> **Task details**: Return, word for word, every line that follows.

> **Information shown**:
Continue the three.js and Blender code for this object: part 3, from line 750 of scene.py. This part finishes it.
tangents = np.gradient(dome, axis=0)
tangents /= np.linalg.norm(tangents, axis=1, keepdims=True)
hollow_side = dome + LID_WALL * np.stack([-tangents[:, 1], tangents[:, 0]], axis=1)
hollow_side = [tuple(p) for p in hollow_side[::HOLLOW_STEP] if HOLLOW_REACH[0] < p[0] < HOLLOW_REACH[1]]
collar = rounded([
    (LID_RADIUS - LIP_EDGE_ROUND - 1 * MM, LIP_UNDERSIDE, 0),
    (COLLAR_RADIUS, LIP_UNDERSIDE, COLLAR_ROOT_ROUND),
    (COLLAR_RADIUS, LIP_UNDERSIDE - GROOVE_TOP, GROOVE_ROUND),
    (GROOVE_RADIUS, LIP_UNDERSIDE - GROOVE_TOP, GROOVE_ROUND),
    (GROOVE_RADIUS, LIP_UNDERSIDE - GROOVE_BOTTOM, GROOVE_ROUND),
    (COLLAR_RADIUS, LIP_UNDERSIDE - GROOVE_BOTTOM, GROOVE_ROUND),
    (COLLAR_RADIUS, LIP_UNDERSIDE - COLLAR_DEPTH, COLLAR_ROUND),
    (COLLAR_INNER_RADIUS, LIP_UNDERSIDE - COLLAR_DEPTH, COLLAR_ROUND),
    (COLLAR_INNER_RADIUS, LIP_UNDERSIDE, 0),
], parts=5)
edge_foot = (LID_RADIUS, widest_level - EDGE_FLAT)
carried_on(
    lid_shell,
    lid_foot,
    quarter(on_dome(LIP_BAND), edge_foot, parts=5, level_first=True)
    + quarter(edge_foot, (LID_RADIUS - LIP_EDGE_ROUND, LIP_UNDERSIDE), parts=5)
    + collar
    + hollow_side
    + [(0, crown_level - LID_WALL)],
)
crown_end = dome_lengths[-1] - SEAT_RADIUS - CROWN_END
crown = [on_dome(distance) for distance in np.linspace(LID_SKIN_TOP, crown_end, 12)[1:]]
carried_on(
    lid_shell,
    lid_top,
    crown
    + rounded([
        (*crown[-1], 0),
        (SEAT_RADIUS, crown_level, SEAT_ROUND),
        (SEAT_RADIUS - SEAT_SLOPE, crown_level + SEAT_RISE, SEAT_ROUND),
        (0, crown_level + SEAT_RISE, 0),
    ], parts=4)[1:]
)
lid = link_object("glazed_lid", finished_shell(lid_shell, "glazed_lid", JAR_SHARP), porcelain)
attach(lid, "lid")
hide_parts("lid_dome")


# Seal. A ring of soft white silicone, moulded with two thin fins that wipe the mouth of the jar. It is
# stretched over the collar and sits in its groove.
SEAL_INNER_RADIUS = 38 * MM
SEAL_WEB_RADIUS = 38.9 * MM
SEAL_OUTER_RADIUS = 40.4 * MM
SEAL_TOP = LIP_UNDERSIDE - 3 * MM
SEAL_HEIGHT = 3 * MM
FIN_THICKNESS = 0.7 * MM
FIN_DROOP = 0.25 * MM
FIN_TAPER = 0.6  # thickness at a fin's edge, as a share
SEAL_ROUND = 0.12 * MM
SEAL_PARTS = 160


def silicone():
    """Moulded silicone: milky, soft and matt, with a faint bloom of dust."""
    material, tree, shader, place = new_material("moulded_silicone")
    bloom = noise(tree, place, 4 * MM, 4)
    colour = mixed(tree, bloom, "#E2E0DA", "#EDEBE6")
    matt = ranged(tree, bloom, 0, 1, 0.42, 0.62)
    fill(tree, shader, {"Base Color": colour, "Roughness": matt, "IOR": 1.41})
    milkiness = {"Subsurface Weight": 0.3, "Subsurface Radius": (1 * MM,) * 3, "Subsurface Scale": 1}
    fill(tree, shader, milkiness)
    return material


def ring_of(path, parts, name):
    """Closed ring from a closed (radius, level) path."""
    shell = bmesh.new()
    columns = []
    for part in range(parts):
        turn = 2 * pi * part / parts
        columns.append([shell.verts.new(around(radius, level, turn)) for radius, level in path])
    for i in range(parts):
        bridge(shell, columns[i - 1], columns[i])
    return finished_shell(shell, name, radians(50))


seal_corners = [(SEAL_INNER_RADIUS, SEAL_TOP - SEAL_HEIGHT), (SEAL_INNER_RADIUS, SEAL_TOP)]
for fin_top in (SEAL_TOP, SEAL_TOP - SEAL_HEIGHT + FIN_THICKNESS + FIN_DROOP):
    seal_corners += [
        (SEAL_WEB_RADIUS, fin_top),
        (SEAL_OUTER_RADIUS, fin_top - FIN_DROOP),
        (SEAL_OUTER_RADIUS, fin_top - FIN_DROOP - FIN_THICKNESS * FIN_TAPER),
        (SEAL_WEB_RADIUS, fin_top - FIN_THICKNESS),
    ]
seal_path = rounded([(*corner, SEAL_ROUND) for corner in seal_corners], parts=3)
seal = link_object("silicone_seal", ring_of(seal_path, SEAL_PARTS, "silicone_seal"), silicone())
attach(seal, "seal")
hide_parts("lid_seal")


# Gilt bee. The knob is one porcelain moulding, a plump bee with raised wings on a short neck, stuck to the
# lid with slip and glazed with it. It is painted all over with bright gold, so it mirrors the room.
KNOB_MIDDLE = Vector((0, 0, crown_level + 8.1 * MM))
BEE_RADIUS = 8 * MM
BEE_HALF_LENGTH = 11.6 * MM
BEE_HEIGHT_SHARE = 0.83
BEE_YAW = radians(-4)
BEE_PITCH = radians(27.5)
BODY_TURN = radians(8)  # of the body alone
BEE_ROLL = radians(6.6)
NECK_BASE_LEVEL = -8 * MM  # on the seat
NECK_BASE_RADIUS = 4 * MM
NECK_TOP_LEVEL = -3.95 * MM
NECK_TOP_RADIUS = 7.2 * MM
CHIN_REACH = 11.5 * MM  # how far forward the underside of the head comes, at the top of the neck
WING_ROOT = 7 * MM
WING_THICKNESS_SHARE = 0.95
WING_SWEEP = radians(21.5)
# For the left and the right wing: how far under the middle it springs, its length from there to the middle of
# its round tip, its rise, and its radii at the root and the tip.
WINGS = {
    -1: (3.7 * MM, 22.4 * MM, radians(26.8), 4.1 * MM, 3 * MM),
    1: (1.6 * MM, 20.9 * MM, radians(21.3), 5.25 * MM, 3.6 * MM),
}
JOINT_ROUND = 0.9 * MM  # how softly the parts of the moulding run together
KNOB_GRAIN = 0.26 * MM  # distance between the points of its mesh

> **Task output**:
Continue the three.js and Blender code for this object: part 3, from line 750 of scene.py. This part finishes it.
tangents = np.gradient(dome, axis=0)
tangents /= np.linalg.norm(tangents, axis=1, keepdims=True)
hollow_side = dome + LID_WALL * np.stack([-tangents[:, 1], tangents[:, 0]], axis=1)
hollow_side = [tuple(p) for p in hollow_side[::HOLLOW_STEP] if HOLLOW_REACH[0] < p[0] < HOLLOW_REACH[1]]
collar = rounded([
    (LID_RADIUS - LIP_EDGE_ROUND - 1 * MM, LIP_UNDERSIDE, 0),
    (COLLAR_RADIUS, LIP_UNDERSIDE, COLLAR_ROOT_ROUND),
    (COLLAR_RADIUS, LIP_UNDERSIDE - GROOVE_TOP, GROOVE_ROUND),
    (GROOVE_RADIUS, LIP_UNDERSIDE - GROOVE_TOP, GROOVE_ROUND),
    (GROOVE_RADIUS, LIP_UNDERSIDE - GROOVE_BOTTOM, GROOVE_ROUND),
    (COLLAR_RADIUS, LIP_UNDERSIDE - GROOVE_BOTTOM, GROOVE_ROUND),
    (COLLAR_RADIUS, LIP_UNDERSIDE - COLLAR_DEPTH, COLLAR_ROUND),
    (COLLAR_INNER_RADIUS, LIP_UNDERSIDE - COLLAR_DEPTH, COLLAR_ROUND),
    (COLLAR_INNER_RADIUS, LIP_UNDERSIDE, 0),
], parts=5)
edge_foot = (LID_RADIUS, widest_level - EDGE_FLAT)
carried_on(
    lid_shell,
    lid_foot,
    quarter(on_dome(LIP_BAND), edge_foot, parts=5, level_first=True)
    + quarter(edge_foot, (LID_RADIUS - LIP_EDGE_ROUND, LIP_UNDERSIDE), parts=5)
    + collar
    + hollow_side
    + [(0, crown_level - LID_WALL)],
)
crown_end = dome_lengths[-1] - SEAT_RADIUS - CROWN_END
crown = [on_dome(distance) for distance in np.linspace(LID_SKIN_TOP, crown_end, 12)[1:]]
carried_on(
    lid_shell,
    lid_top,
    crown
    + rounded([
        (*crown[-1], 0),
        (SEAT_RADIUS, crown_level, SEAT_ROUND),
        (SEAT_RADIUS - SEAT_SLOPE, crown_level + SEAT_RISE, SEAT_ROUND),
        (0, crown_level + SEAT_RISE, 0),
    ], parts=4)[1:]
)
lid = link_object("glazed_lid", finished_shell(lid_shell, "glazed_lid", JAR_SHARP), porcelain)
attach(lid, "lid")
hide_parts("lid_dome")


# Seal. A ring of soft white silicone, moulded with two thin fins that wipe the mouth of the jar. It is
# stretched over the collar and sits in its groove.
SEAL_INNER_RADIUS = 38 * MM
SEAL_WEB_RADIUS = 38.9 * MM
SEAL_OUTER_RADIUS = 40.4 * MM
SEAL_TOP = LIP_UNDERSIDE - 3 * MM
SEAL_HEIGHT = 3 * MM
FIN_THICKNESS = 0.7 * MM
FIN_DROOP = 0.25 * MM
FIN_TAPER = 0.6  # thickness at a fin's edge, as a share
SEAL_ROUND = 0.12 * MM
SEAL_PARTS = 160


def silicone():
    """Moulded silicone: milky, soft and matt, with a faint bloom of dust."""
    material, tree, shader, place = new_material("moulded_silicone")
    bloom = noise(tree, place, 4 * MM, 4)
    colour = mixed(tree, bloom, "#E2E0DA", "#EDEBE6")
    matt = ranged(tree, bloom, 0, 1, 0.42, 0.62)
    fill(tree, shader, {"Base Color": colour, "Roughness": matt, "IOR": 1.41})
    milkiness = {"Subsurface Weight": 0.3, "Subsurface Radius": (1 * MM,) * 3, "Subsurface Scale": 1}
    fill(tree, shader, milkiness)
    return material


def ring_of(path, parts, name):
    """Closed ring from a closed (radius, level) path."""
    shell = bmesh.new()
    columns = []
    for part in range(parts):
        turn = 2 * pi * part / parts
        columns.append([shell.verts.new(around(radius, level, turn)) for radius, level in path])
    for i in range(parts):
        bridge(shell, columns[i - 1], columns[i])
    return finished_shell(shell, name, radians(50))


seal_corners = [(SEAL_INNER_RADIUS, SEAL_TOP - SEAL_HEIGHT), (SEAL_INNER_RADIUS, SEAL_TOP)]
for fin_top in (SEAL_TOP, SEAL_TOP - SEAL_HEIGHT + FIN_THICKNESS + FIN_DROOP):
    seal_corners += [
        (SEAL_WEB_RADIUS, fin_top),
        (SEAL_OUTER_RADIUS, fin_top - FIN_DROOP),
        (SEAL_OUTER_RADIUS, fin_top - FIN_DROOP - FIN_THICKNESS * FIN_TAPER),
        (SEAL_WEB_RADIUS, fin_top - FIN_THICKNESS),
    ]
seal_path = rounded([(*corner, SEAL_ROUND) for corner in seal_corners], parts=3)
seal = link_object("silicone_seal", ring_of(seal_path, SEAL_PARTS, "silicone_seal"), silicone())
attach(seal, "seal")
hide_parts("lid_seal")


# Gilt bee. The knob is one porcelain moulding, a plump bee with raised wings on a short neck, stuck to the
# lid with slip and glazed with it. It is painted all over with bright gold, so it mirrors the room.
KNOB_MIDDLE = Vector((0, 0, crown_level + 8.1 * MM))
BEE_RADIUS = 8 * MM
BEE_HALF_LENGTH = 11.6 * MM
BEE_HEIGHT_SHARE = 0.83
BEE_YAW = radians(-4)
BEE_PITCH = radians(27.5)
BODY_TURN = radians(8)  # of the body alone
BEE_ROLL = radians(6.6)
NECK_BASE_LEVEL = -8 * MM  # on the seat
NECK_BASE_RADIUS = 4 * MM
NECK_TOP_LEVEL = -3.95 * MM
NECK_TOP_RADIUS = 7.2 * MM
CHIN_REACH = 11.5 * MM  # how far forward the underside of the head comes, at the top of the neck
WING_ROOT = 7 * MM
WING_THICKNESS_SHARE = 0.95
WING_SWEEP = radians(21.5)
# For the left and the right wing: how far under the middle it springs, its length from there to the middle of
# its round tip, its rise, and its radii at the root and the tip.
WINGS = {
    -1: (3.7 * MM, 22.4 * MM, radians(26.8), 4.1 * MM, 3 * MM),
    1: (1.6 * MM, 20.9 * MM, radians(21.3), 5.25 * MM, 3.6 * MM),
}
JOINT_ROUND = 0.9 * MM  # how softly the parts of the moulding run together
KNOB_GRAIN = 0.26 * MM  # distance between the points of its mesh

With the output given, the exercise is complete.